Stated problem - Copy every line that holds "type".

(Entries with model source code)
+---+

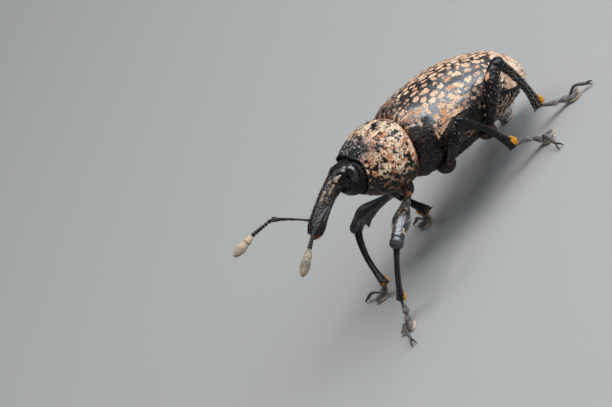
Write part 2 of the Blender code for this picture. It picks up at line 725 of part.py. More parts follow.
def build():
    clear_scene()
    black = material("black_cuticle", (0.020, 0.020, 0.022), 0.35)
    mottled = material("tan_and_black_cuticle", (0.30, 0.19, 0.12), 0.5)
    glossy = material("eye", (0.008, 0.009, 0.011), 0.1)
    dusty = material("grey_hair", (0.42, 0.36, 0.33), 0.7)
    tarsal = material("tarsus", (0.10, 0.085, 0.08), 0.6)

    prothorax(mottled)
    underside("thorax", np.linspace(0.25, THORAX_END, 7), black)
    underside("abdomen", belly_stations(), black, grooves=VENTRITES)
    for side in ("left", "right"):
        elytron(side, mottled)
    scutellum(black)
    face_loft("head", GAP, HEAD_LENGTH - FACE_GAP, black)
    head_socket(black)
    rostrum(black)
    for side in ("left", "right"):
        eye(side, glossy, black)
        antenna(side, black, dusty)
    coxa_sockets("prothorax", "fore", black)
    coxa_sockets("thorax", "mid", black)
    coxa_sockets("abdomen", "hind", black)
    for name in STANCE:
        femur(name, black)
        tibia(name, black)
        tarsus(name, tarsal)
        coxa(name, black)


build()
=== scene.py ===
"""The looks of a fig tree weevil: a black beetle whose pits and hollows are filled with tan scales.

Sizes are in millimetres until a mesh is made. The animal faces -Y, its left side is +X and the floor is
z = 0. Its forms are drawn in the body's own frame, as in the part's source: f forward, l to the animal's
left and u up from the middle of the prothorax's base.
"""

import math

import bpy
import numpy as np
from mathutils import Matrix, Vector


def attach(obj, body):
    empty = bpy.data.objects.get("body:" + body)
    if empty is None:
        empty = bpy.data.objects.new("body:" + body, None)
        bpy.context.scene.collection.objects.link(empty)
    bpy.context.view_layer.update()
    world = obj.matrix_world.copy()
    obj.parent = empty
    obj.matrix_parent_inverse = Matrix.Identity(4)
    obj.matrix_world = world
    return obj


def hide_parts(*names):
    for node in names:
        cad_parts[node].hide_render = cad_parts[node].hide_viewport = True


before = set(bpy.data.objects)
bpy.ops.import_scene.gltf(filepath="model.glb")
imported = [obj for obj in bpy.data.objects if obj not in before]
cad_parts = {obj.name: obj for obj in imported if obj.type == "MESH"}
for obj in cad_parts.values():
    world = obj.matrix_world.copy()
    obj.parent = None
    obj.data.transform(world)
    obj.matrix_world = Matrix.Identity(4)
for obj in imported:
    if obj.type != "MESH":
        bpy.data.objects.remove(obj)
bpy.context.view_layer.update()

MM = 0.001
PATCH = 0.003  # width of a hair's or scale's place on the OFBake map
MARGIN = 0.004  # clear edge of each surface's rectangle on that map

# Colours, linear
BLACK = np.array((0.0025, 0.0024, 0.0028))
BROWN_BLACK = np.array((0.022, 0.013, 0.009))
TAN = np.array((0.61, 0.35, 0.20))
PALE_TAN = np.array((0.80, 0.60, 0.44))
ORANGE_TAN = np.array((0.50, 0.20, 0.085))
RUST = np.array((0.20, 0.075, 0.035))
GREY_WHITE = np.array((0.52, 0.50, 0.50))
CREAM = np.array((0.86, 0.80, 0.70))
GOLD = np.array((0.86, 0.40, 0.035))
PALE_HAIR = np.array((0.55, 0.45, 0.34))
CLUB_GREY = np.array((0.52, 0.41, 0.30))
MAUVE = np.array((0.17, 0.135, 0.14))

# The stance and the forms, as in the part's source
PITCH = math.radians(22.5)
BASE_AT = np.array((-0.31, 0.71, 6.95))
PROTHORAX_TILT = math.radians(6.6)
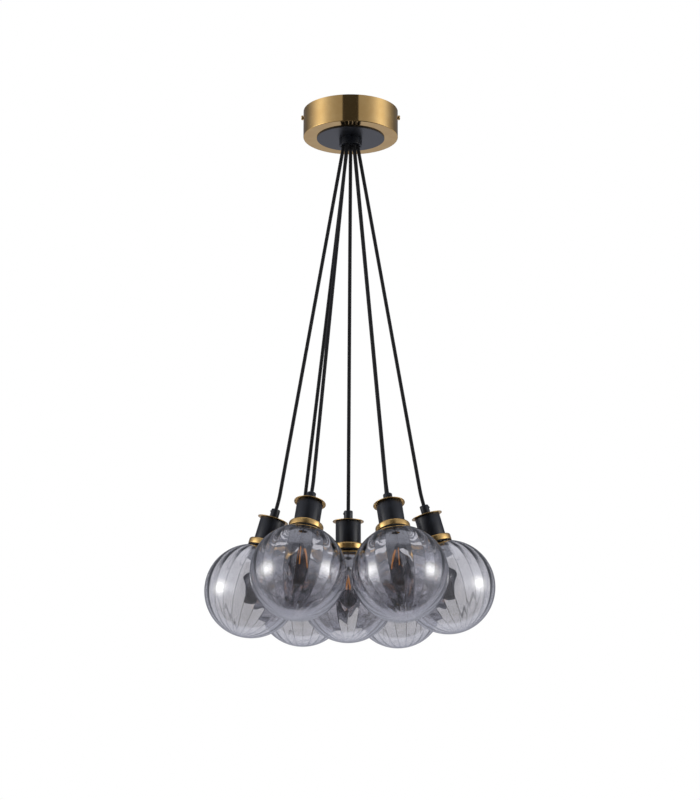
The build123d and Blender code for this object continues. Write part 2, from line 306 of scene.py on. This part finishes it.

+---+

The completed task -
cad_parts = {obj.name: obj for obj in imported if obj.type == "MESH"}
    if obj.type != "MESH":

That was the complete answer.